Wrong. Our tolerance of political violence should be zero. I join millions of Democrats and Republicans alike in wishing for the speedy and full recoveries of Rep. Steve Scalese and other victims of the baseball-field shooting here in Alexandria. Thanks to our brave local police as well as the Capitol Hill Police for limiting the mayhem.

My multi-ethnic hometown is normally peaceful and harmonious. A Confederate statue, unmovable due to an old law still imposed on us by our GOP-dominated State Legislature, stands undefaced in the middle of Washington Street.

For that matter, Spencer runs his racist think tank out of an Alexandria townhouse and hasn’t been shot at yet even if a gym has expelled him. Good. Let bullets rip apart no one of any ideology.

But as deplorable as the baseball-field shooting was—officials should have prosecuted the suspect to the max, had he lived--I’ll avoid “Don’t blame the victim” rhetoric. Granted, House Majority Whip Scalese is father to two children, and I hope he lives to 108. But do blame Scalese and like-minded politicians as a group--along with some extreme leftists--for helping to make violence and hate crimes more common. This is not “political exploitation.” It is simply the truth.

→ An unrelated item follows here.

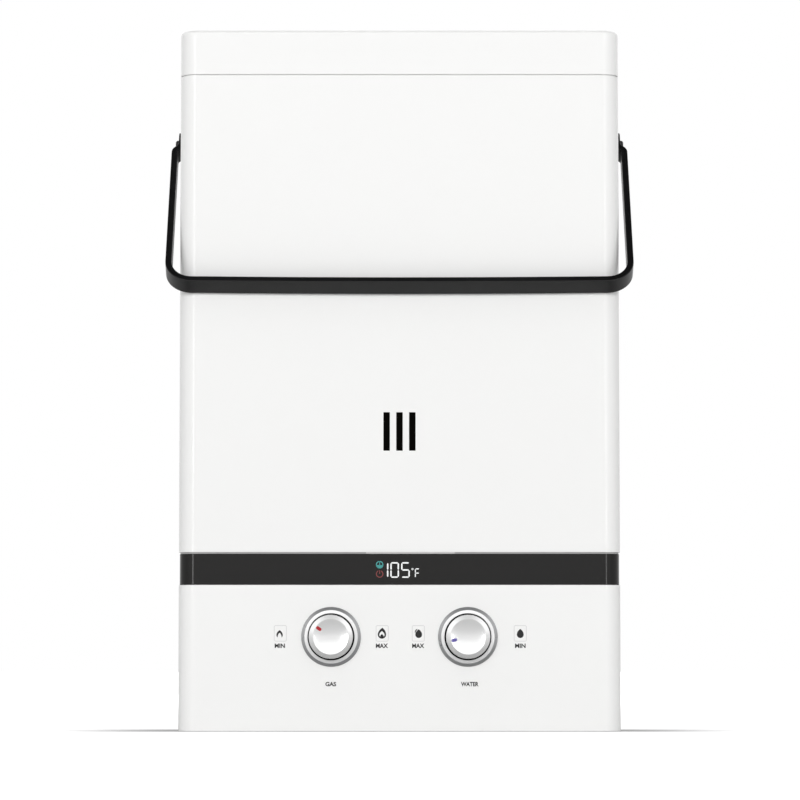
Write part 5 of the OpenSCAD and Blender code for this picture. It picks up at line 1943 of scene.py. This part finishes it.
def build_rear() -> None:
    """Builds the back panel, its screws, the hose fittings and the battery door."""
    BackPanel().build()
    PanScrews().build()
    cold = HoseFitting("cold_fitting", "cold_water_inlet")
    hot = HoseFitting("hot_fitting", "hot_water_outlet")
    gas = HoseFitting("gas_fitting", "gas_inlet", "gas_inlet_fitting", 7.94 * MM,
                      11.5 * MM, 5 * MM, 1.4 * MM)
    deliver(join("water_unions", [cold.build(), hot.build()]), Slot.BRASS,
            ["water_fittings"])
    deliver(gas.build(), Slot.BRASS, ["gas_inlet_fitting"])
    BatteryDoor().build()


# ---------------------------------------------------------------- studio


@dataclass
class Lamp:
    """A rectangular studio lamp that shines towards a target."""

    name: str
    place: tuple[float, float, float]
    target: tuple[float, float, float]
    size: tuple[float, float]
    power: float
    mirrored: bool = False

    def build(self) -> None:
        """Adds the lamp to the scene; only a mirrored one shows in reflections."""
        data = bpy.data.lights.new(self.name, "AREA")
        data.shape = "RECTANGLE"
        data.size, data.size_y = self.size
        data.energy = self.power
        lamp = bpy.data.objects.new(self.name, data)
        bpy.context.scene.collection.objects.link(lamp)
        lamp.location = self.place
        aim = Vector(self.target) - Vector(self.place)
        lamp.rotation_euler = aim.to_track_quat("-Z", "Y").to_euler()
        lamp.visible_glossy = self.mirrored


@dataclass
class Studio:
    """Pale floor, even studio light and the camera of the photograph."""

    focal_px: float = 3650.0
    image_px: float = 800.0
    sensor: float = 36.0
    distance: float = 2.834
    eye_z: float = 0.0489
    eye_x: float = 0.0004
    tilt: float = 4.2
    floor_size: float = 90.0
    floor_tone: float = 0.85
    floor_fade: float = 0.08
    floor_glow: float = 0.42
    glow_reach: tuple[float, float] = (0.6, 3.0)
    shade_reach: tuple[float, float] = (0.13, 0.03)
    shade_depth: float = 0.08
    shade_tone: float = 0.4
    ambient: float = 0.48
    room_level: float = 0.9
    room_peak: float = 1.35
    room_dark: float = 0.08
    low_band: tuple[float, float] = (0.05, 0.25)
    high_band: tuple[float, float] = (0.52, 0.95)
    side_band: tuple[float, float] = (0.3, 0.85)
    side_level: float = 0.7

    def lamps(self) -> list[Lamp]:
        """Lists the lamps: broad front, overhead and back lights, and two slim strips.

        Returns:
            The lamps.
        """
        return [
            Lamp("front_light", (-0.1, -5.5, 1.7), (0, 0, 0.3), (2.8, 1.8), 112),
            Lamp("overhead_light", (0, -0.2, 2.7), (0, 0, 0.3), (2.6, 2.2), 7),
            Lamp("back_light", (0.3, 3.4, 1.4), (0, 0, 0.3), (2.6, 2.0), 34),
            Lamp("left_strip", (-1.6, -3.4, 0.45), (0, 0, 0.3), (0.3, 2.2), 14, True),
            Lamp("right_strip", (1.75, -3.4, 0.45), (0, 0, 0.3), (0.28, 2.2), 10, True),
        ]

    def floor(self) -> None:
        """Builds the pale floor, which is white to the camera with a painted shadow round the case's foot, and
        darker in reflections, with painted shade growing towards the case.
        """
        clear_selection()
        bpy.ops.mesh.primitive_grid_add(x_subdivisions=4, y_subdivisions=4,
                                        size=self.floor_size)
        floor = bpy.context.object
        floor.name = "studio_floor"
        material = bpy.data.materials.new("floor_white")
        material.use_nodes = True
        tree = material.node_tree
        tree.nodes.remove(tree.nodes["Principled BSDF"])
        path = add_node(tree, "LightPath").outputs
        place = add_node(tree, "TexCoord").outputs["Object"]
        low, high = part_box("lower_shell")
        half_y = self.shade_depth / 2
        # Painted shadow: near the case's foot the floor's tone and glow are darkened for the camera, and its tone
        # in reflections falls towards black.
        shadow = add_node(tree, "Group", {
            "Place": place, "Middle": (0.0, low.y + half_y, 0.0), "Half": (high.x, half_y, 1.0),
            "Reach": (*self.shade_reach, 1.0), "Tone": self.shade_tone},
            node_tree=contact_group()).outputs
        seen = calc(tree, "MAXIMUM", path["Is Camera Ray"], path["Is Transmission Ray"])
        mirrored = calc(tree, "DIVIDE", shadow["Gap"],
                        calc(tree, "ADD", shadow["Gap"], self.floor_fade))
        kept = mixed(tree, seen, self.floor_tone, shadow["Shade"])
        tone = mixed(tree, path["Is Glossy Ray"], kept, mirrored)
        away = calc(tree, "LENGTH", place, vector=True)
        here = ranged(tree, away, *self.glow_reach, self.floor_glow, 1.0, smooth=True)
        strength = calc(tree, "MULTIPLY", seen, calc(tree, "MULTIPLY", here, shadow["Shade"]))
        matte = add_node(tree, "BsdfDiffuse", {"Color": tone})
        glow = add_node(tree, "Emission", {"Color": WHITE, "Strength": strength})
        both = add_node(tree, "AddShader", {"0": matte.outputs[0], "1": glow.outputs[0]})
        tree.links.new(both.outputs[0], tree.nodes["Material Output"].inputs["Surface"])
        floor.data.materials.append(material)

    def world(self) -> None:
        """Sets the room: even light, a white view, and a bright low band in reflections."""
        world = bpy.data.worlds.new("studio_room")
        bpy.context.scene.world = world
        world.use_nodes = True
        tree = world.node_tree
        path = add_node(tree, "LightPath").outputs
        way = add_node(tree, "SeparateXYZ", {
            "0": add_node(tree, "TexCoord").outputs["Generated"]}).outputs
        level = ranged(tree, way["Z"], *self.low_band, self.room_level, self.room_peak, True)
        rise = ranged(tree, way["Z"], *self.high_band, level, self.room_dark, True)
        facing = calc(tree, "ABSOLUTE", way["Y"])
        sides = ranged(tree, facing, *self.side_band, self.side_level, 1.0, True)
        mirror = calc(tree, "MULTIPLY", rise, sides)
        seen = calc(tree, "MAXIMUM", path["Is Camera Ray"], path["Is Transmission Ray"])
        plain = ranged(tree, seen, 0.0, 1.0, self.ambient, 1.0)
        strength = mixed(tree, path["Is Glossy Ray"], plain, mirror)
        background = tree.nodes["Background"]
        background.inputs["Color"].default_value = WHITE
        tree.links.new(strength, background.inputs["Strength"])

    def camera(self) -> None:
        """Places the photograph's camera."""
        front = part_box("front_shell")[0].y
        data = bpy.data.cameras.new("photo_camera")
        data.sensor_width = self.sensor
        data.lens = self.focal_px / self.image_px * self.sensor
        data.clip_end = 100
        camera = bpy.data.objects.new("photo_camera", data)
        bpy.context.scene.collection.objects.link(camera)
        camera.location = (self.eye_x, front - self.distance, self.eye_z)
        camera.rotation_euler = (math.radians(90 + self.tilt), 0, 0)
        bpy.context.scene.camera = camera

    def build(self) -> None:
        """Builds the floor, the room, the lamps and the camera."""
        self.floor()
        self.world()
        for lamp in self.lamps():
            lamp.build()
        self.camera()
        bpy.context.scene.view_settings.view_transform = "Standard"


# ---------------------------------------------------------------- assembly


def dress_nodes() -> None:
    """Gives every CAD node the finish of its slot in the record."""
    for entry in frame["record"]["subparts"]:
        node = frame["nodes"][entry["node"]]
        node.data.materials.clear()
        node.data.materials.append(MATERIALS[Slot(entry["material_slot"])])


def main() -> None:
    """Builds the looks of the whole heater and the studio round it."""
    logging.basicConfig(level=logging.INFO, format="%(message)s")
    dress_nodes()
    Casing().build()
    Handle().build()
    Knob("gas_knob_turn", Body.GAS_CONTROL, "gas_knob", "gas_bezel",
         Mark("gas_mark", print_finish("mark_red", shown(178, 34, 44)), 146)).build()
    Knob("water_knob_turn", Body.WATER_CONTROL, "water_knob", "water_bezel",
         Mark("water_mark", print_finish("mark_blue", shown(96, 88, 160)), 194)).build()
    PanelPrint().build()
    Display().build()
    build_rear()
    Studio().build()


if __name__ == "__main__":
    main()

Scalese is a steadfast supporter of Donald Trump, who has described the congressman as “a true friend.” Trump set the tone for the 2017 Presidential campaign. When a heckler interrupted him at a rally, the then-candidate said: “I love the old days. You know what they used to do to guys like that when they were in a place like this? They'd be carried out on a stretcher, folks."

Of Hillary Clinton, Trump said: “If she gets to pick her judges, nothing you can do, folks…although the Second Amendment people—maybe there is, I don’t know.”

The New York Times cut to the chase. “Oblique as it was, Mr. Trump’s remark quickly elicited a wave of condemnation from Democrats, gun control advocates and others, who accused him of suggesting violence against Mrs. Clinton or liberal jurists. Bernice A. King, daughter of the Rev. Dr. Martin Luther King Jr., called Mr. Trump’s words ‘distasteful, disturbing, dangerous.’”

Extra-stringent, truly comprehensive gun control at the federal level may or may not have prevented the baseball-field shooting Wednesday. Still, a national ban on working assault weapons in the hands of civilians would have at least partly stymied violence-prone “Second Amendment people” of all ideologies. Smartgunlaws.org says: “A review of mass shootings between January 2009 and January 2013 by Mayors Against Illegal Guns found that incidents where assault weapons or large capacity ammunition magazines were used resulted in 135% more people shot and 57% more killed, compared to other mass shootings.”

Across the river from me, D.C. law prohibits assault weapons. No such luck in most of Illinois, the shooter’s home state, or in Virginia--adults here can own them.

Meanwhile some past polls have shown that most Americans are at odds with the National Rifle Association on the assault weapon issue. A federal ban on these killers existed once, flawed but still useful. No more, thanks to the NRA and gun makers with fat wallets. Steve Scalese himself received at least $5,000 from the NRA in the 2016 election cycle.

Will Republican ideologues like Scalese listen? I doubt it, and, alas, that is at their own peril. As the Alexandria tragedy may show, right-wing crazies aren't the only nuts with assault rifles. If I were a GOP congress member, I'd be scared. Same for Democrats, too. A deranged Republican may seek revenge or target a political foe for other reasons. The shooting of former Rep. Gabby Giffords reminded us of the risks in both directions.

In this case, the alleged shooter, James T. Hodgkinson, was apparently a former Bernie Sanders volunteer said to be “living out of a gym bag” at age 66. He is dead. We don’t know what he was thinking. But we can speculate and remember all angry people for whom Republican healthcare would be a death sentence, whether or not this was true for Hodgkinson. Laws, yes, can kill. To slightly tweak a campaign line that Trump used in an entirely different context, some may think: “What do I have to lose?” Steve Scalese has fought hard for Republicans’ misleadingly ballyooed healthcare legislation, aka “wealthcare” via tax cuts for the rich.

Again, no one should be shot or even punched. No justification! Realistically, however, if smug Republican don’t learn and if they keep enraging so many people, they are multiplying the chances of death at the hands of their victims. Forget the fruits of gerrymandering and voter suppression and corrupt campaign laws. May the Republicans instead think survival. The risks will only grow as gun-toting Trumpists finally grasp the extent of their betrayal.

I hope Congress sets aside more money for security precautions. But in the end the best way to reduce threats to Republican members’ lives, whether they admit it or not, will be a mix of gun control and compassion toward the millions whom GOP lawmakers are now dead set on shafting in various ways--to free up billions in tax cuts for wealthy campaign donors. What’s more, among many other messages, an impeachment of Trump would be a powerful statement against violence in campaign rhetoric even if his bloody language weren’t an official reason. Don’t be fooled by a reality show star’s ability to act “Presidential” at times. And no false equivalents, please. Democrats have had their lapses, but not from within the Oval Office

Let Republican and Democrats play baseball together and otherwise socialize and become much, much friendlier at the personal level. But let this not this interfere with the removal from office of Donald “Carry them out on a stretcher” Trump. The shooter must have been a sick man inside. But so is a fomenter of violence like President Trump, and bipartisan amnesia about his past words and deeds will ill-serve us.